There’s some work to do with regards to his perimeter shot and shot selection, but Dort is a high-level competitor who gives his all on both ends of the floor. His ability on the defensive end of the floor will be key in Arizona State’s First Four matchup, as the Sun Devils will face a St. John’s team that doesn’t have much size but does not lack for perimeter players who like to make plays off the dribble. Dort is projected to be a late-first round pick should he enter the 2019 draft, and his NCAA tournament performance will have an impact on those prospects one way or another.
Shamorie Ponds, PG, St. John’s: The 6-foot-1, 175-pound Ponds currently leads the Red Storm with averages of 19.5 points, 5.2 assists and 2.6 steals per game while also accounting for 4.2 rebounds per. And he’s produced a solid assist-to-turnover ratio, as the junior averages just 2.0 turnovers per game despite having a usage percentage of 27.1. That number has dropped a little with the additions of Mustapha Heron and LJ Figueroa to the roster, but for the most part Ponds’ improvement with regards to turnovers can be chalked up to his experience.
With St. John’s having so many perimeter options capable of making plays off the dribble there are times when Ponds works off the ball, either receiving screens off the ball or in catch and shoot situations in which a teammate breaks down the defense with dribble penetration. Ponds, who is shooting 45.6% from the field, 35.5% from three and 84.1% from the foul line, is projected by most scouts to be a mid-second round pick should he forego his final season of eligibility.
Ja Morant, PG, Murray State: Morant is the best draft-eligible prospect in this region; while it’s unlikely that he jumps Duke’s Zion Williamson on draft boards, the combination of skill and athleticism at a vital position on the court make the OVC Player of the Year a key figure in this year’s draft class (should he enter). And with there being multiple teams expected to go high in the lottery (Phoenix especially) having a need to fill at the point, Morant is unlikely to be on the board too long come draft night.

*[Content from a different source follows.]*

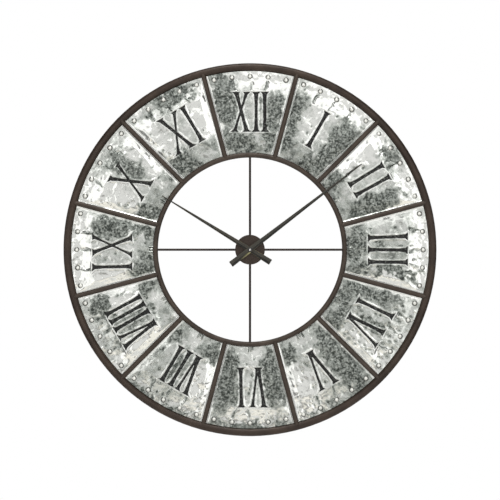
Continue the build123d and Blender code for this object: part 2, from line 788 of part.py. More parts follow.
with BuildPart() as movement_rear_case:
    with BuildSketch(dial_plane(case_off_wall)):
        RectangleRounded(case_size, case_size, case_corner)
    extrude(amount=case_depth - case_wall)
    with BuildSketch(dial_plane(rear_inside)):
        RectangleRounded(case_size - 2 * case_wall, case_size - 2 * case_wall, case_corner - case_wall)
    extrude(amount=case_depth, mode=Mode.SUBTRACT)
    with BuildSketch(dial_plane(case_off_wall)):
        with Locations((0, bay_top + bay_wall / 2)):
            Rectangle(case_size - case_wall, bay_wall)
    extrude(amount=case_depth - case_wall)
    # The bay is open at the back, so that the cell can be changed from behind.
    with BuildSketch(dial_plane(case_off_wall)):
        with Locations((0, battery_z)):
            Rectangle(2 * bay_half_length, battery_diameter + 0.4)
        with Locations(setting_centre):
            Circle(knob_radius + 0.4)
    extrude(amount=case_wall, mode=Mode.SUBTRACT)
    with BuildSketch(dial_plane(pivot_back - 0.1)):
        with Locations(*pivot_places):
            Circle(pivot_radius + running_gap)
    extrude(amount=case_wall, mode=Mode.SUBTRACT)
save(movement_rear_case.part, "movement_rear_case")

hour_tube_bore = hour_tube_radius + running_gap
with BuildPart() as movement_front_cover:
    with BuildSketch(dial_plane(case_inside)):
        RectangleRounded(case_size, case_size, case_corner)
    extrude(amount=case_wall)
    with BuildSketch(dial_plane(case_front)):
        Circle(bush_radius)
    extrude(amount=bush_front - case_front)
    with BuildSketch(dial_plane(case_inside)):
        Circle(hour_tube_bore)
    extrude(amount=bush_front - case_inside, mode=Mode.SUBTRACT)
    with BuildSketch(dial_plane(case_inside)):
        with Locations(*pivot_places[1:], setting_centre):
            Circle(pivot_radius + running_gap)
    extrude(amount=pivot_front + 0.1 - case_inside, mode=Mode.SUBTRACT)
save(movement_front_cover.part, "movement_front_cover")

cell_nub_radius, cell_nub_height = 2.7, 1.2
cell_plane = Plane(
    origin=(-battery_length / 2, off_wall(battery_depth), battery_z), x_dir=(0, 1, 0), z_dir=(1, 0, 0)
)
with BuildPart() as battery:
    with BuildSketch(cell_plane):
        Circle(battery_diameter / 2)
    extrude(amount=battery_length - cell_nub_height)
    fillet(battery.edges(), 0.6)
    with BuildSketch(cell_plane.offset(battery_length - cell_nub_height - 0.2)):
        Circle(cell_nub_radius)
    extrude(amount=cell_nub_height + 0.2)
save(battery.part, "battery")

contact_width = 6.6
contact_back = rear_inside + 0.4
contact_height = case_inside - contact_back - 0.6
dimple_radius = 3.0
dimple_height = 0.6
for name, side in (("contact_positive", 1), ("contact_negative", -1)):
    strip_x = side * (case_size / 2 - case_wall - contact_sheet / 2)
    with BuildPart() as contact:
        with BuildSketch(dial_plane(contact_back)):
            with Locations((strip_x, battery_z)):
                Rectangle(contact_sheet, contact_width)
        extrude(amount=contact_height)
        inner_face = side * (case_size / 2 - case_wall - contact_sheet)
        dimple_plane = Plane(
            origin=(inner_face, off_wall(battery_depth), battery_z), x_dir=(0, 1, 0), z_dir=(-side, 0, 0)
        )
        with BuildSketch(dimple_plane):
            Circle(dimple_radius)
        extrude(amount=dimple_height, taper=30)
    save(contact.part, name)
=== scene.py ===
"""Looks of the open wall clock: hammered zinc dial panels with pressed numerals, a welded bronze tube
frame, antiqued hands and a battery movement behind the hub.

Metres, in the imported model's frame: +X to the reader's right, +Z up, the dial faces -Y and the wall is
at +Y. Angles on the dial are in degrees clockwise from twelve.
"""

import json
import random
from math import cos, pi, radians, sin, sqrt

import bpy
import numpy as np
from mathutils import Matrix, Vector, noise


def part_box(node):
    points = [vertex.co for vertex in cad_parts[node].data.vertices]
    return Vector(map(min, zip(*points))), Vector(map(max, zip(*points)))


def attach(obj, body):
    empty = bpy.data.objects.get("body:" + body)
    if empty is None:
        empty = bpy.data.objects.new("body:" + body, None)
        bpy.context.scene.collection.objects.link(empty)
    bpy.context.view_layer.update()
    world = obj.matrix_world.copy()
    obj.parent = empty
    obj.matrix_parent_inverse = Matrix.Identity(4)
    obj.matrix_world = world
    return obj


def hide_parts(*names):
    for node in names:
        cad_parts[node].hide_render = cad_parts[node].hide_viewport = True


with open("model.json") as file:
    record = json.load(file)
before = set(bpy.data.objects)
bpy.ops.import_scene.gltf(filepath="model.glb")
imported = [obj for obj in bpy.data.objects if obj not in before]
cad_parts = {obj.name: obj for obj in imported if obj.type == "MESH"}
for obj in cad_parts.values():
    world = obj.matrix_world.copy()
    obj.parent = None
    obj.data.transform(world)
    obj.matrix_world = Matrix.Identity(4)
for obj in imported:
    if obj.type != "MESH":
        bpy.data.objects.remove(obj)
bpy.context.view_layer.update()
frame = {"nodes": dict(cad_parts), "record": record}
bpy.ops.object.select_all(action="DESELECT")

MM = 0.001
hours = range(1, 13)
sector = 30.0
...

The 6-foot-3, 175-pound sophomore leads Murray State in both points (24.6 ppg) and assists (10.0 apg) while also accounting for 5.5 rebounds and 1.8 steals per night.
Morant has the ball in his hands a lot, and despite being the focus of opposing teams’ defensive efforts he’s shooting 50.3% from the field, but the three-point shooting (33.6%) will need some work. Morant’s also averaging 5.2 turnovers per game, not the best number but a higher turnover count tends to be a trade-off for players as involved in their team’s offense as Morant is (33.6% usage). From an assist standpoint Morant gets his teammates good looks more often than not, with a decent percentage of those coming around the basket. Murray State will run Morant through a lot of ball screens in order to put him in spots where he can make decisions going downhill, thus applying pressure to opposing defenses. While Morant still has a decision to make regarding next year, given the projections these may very well be his last games in a Racer uniform.
Others to Watch: Zach Norvell Jr., SG, Gonzaga; Killian Tillie, PF/C, Gonzaga; Jordan Poole, SF, Michigan; Iggy Brazdeikis, PF, Michigan; Mfiondu Kabengele, PF, Florida State; Terence Mann, SG, Florida State; Sam Hauser, SF, Marquette; CJ Massinburg, SG, Buffalo (Portsmouth invitee); Caleb Martin, SF, Nevada; Jordan Caroline, SF/PF, Nevada; Andrew Nembhard, PG, Florida; Jalen Hudson, SG, Florida; Mustapha Heron, SG, St. John’s; Justin Simon, SG/SF, St. John’s; Remy Martin, PG, Arizona State; Zylan Cheatham, SF, Arizona State; Anthony Lamb, PF, Vermont; Drew McDonald, PF, Northern Kentucky.